## Task details
Note each line of the listing that contains the string "code", and copy it.

## Material

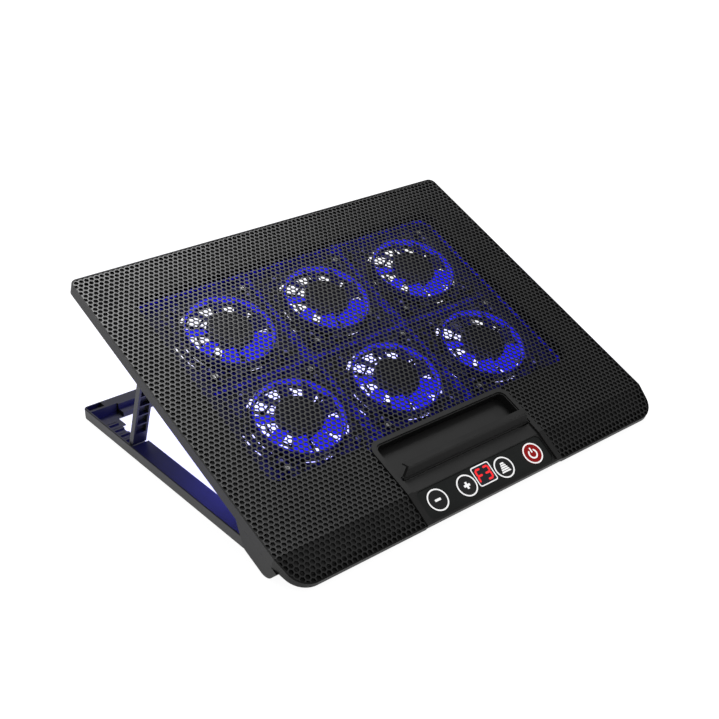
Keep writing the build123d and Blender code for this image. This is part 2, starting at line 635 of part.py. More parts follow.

==

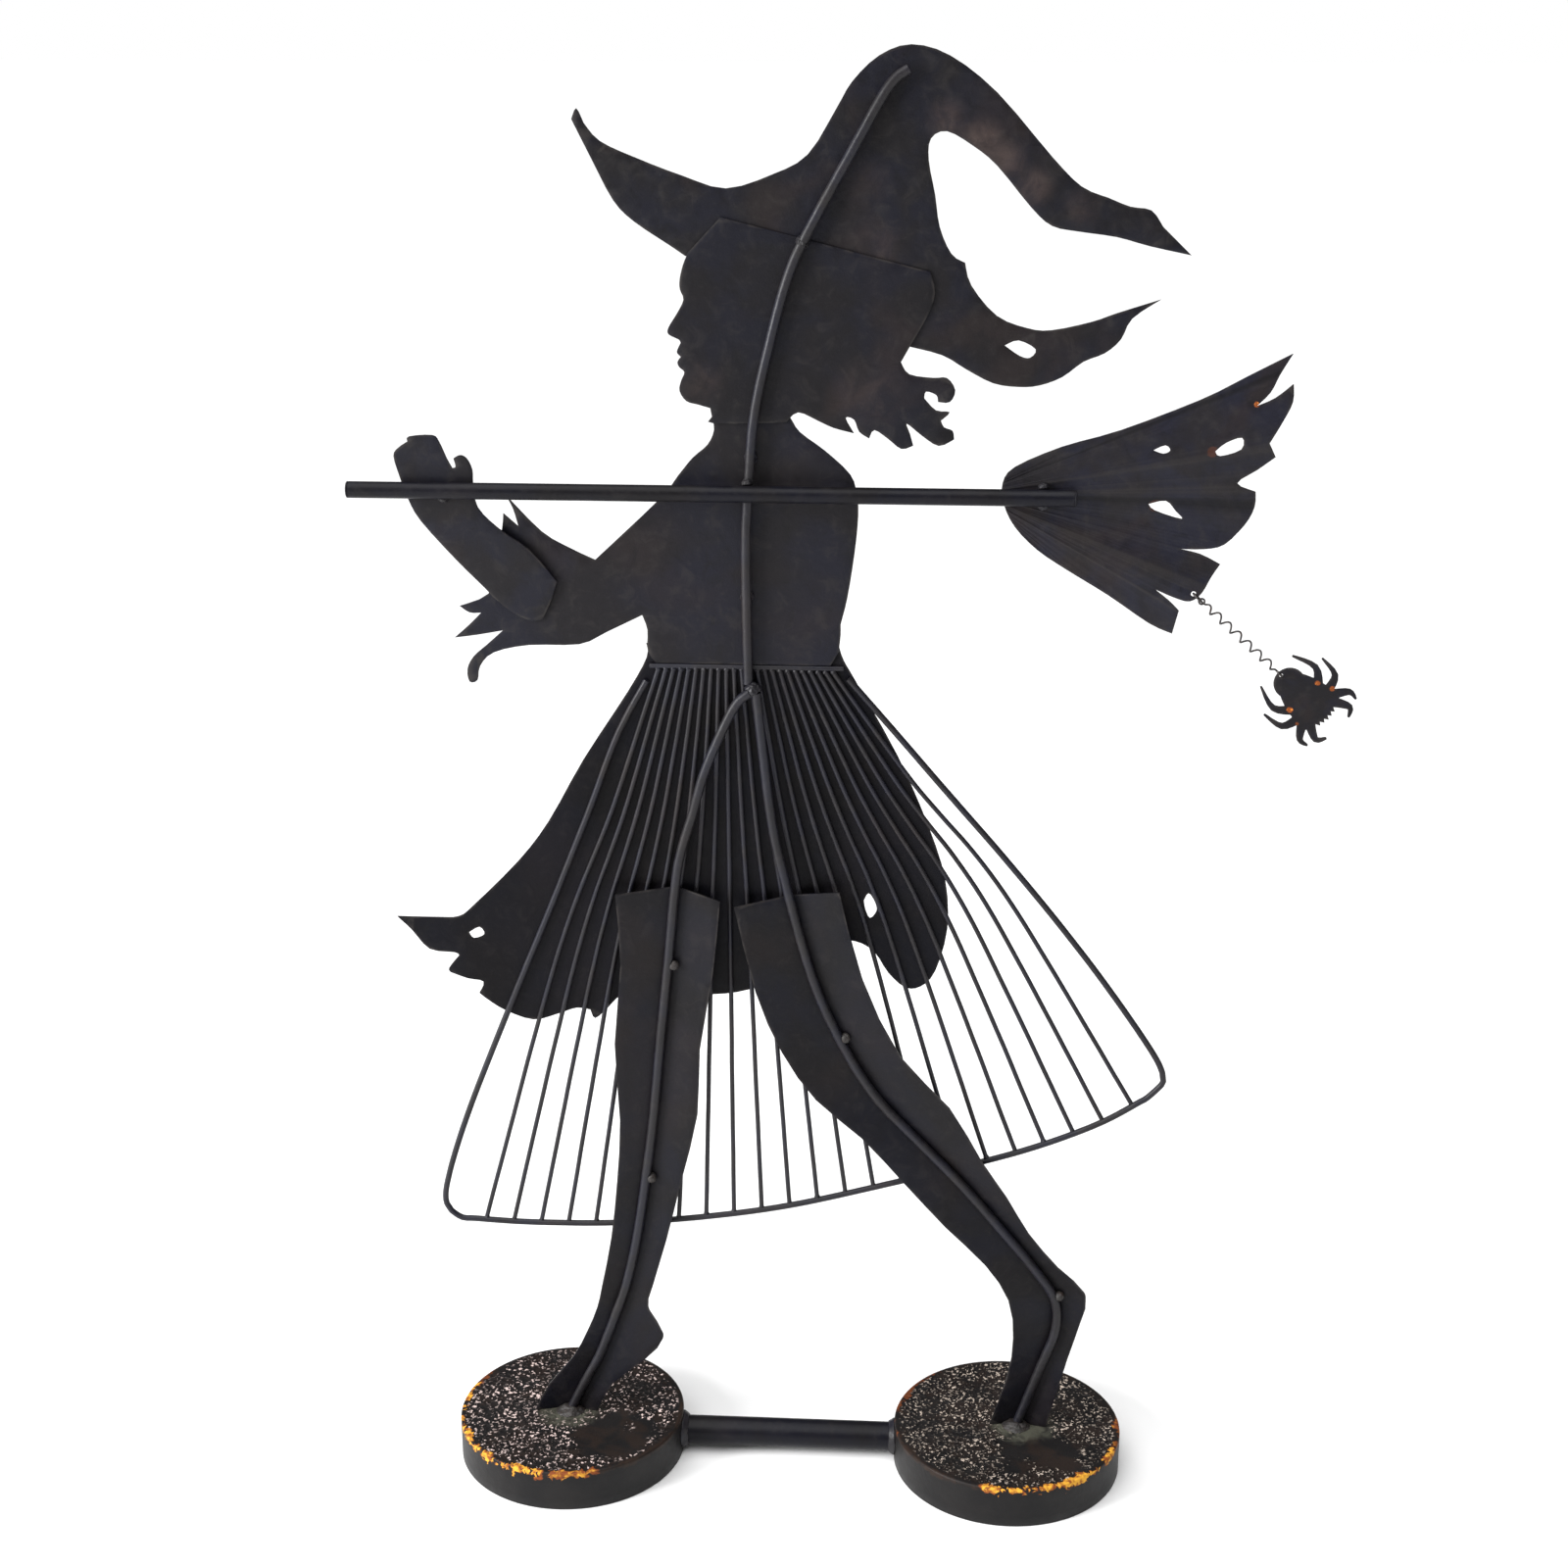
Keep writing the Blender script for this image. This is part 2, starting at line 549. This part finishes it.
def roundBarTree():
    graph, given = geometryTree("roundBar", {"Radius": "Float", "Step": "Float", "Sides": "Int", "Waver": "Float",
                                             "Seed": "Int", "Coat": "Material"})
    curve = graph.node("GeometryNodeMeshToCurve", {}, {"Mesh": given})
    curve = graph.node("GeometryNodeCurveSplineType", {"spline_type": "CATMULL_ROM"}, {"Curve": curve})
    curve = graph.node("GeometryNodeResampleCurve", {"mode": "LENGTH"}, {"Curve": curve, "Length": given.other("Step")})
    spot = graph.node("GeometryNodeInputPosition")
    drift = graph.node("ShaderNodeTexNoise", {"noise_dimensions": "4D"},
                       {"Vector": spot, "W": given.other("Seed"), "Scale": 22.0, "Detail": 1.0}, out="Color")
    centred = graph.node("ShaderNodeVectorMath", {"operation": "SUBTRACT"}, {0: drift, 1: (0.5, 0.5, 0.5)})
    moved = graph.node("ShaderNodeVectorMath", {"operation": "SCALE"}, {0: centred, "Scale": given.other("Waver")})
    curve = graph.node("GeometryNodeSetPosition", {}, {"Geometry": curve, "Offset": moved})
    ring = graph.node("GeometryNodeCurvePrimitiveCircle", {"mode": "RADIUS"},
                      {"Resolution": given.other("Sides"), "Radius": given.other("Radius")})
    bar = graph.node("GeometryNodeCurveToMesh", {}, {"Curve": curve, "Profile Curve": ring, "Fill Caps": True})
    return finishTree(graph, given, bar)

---

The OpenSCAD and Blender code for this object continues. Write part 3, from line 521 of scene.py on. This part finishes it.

## Correct answer
Keep writing the build123d and Blender code for this image. This is part 2, starting at line 635 of part.py. More parts follow.
The OpenSCAD and Blender code for this object continues. Write part 3, from line 521 of scene.py on. This part finishes it.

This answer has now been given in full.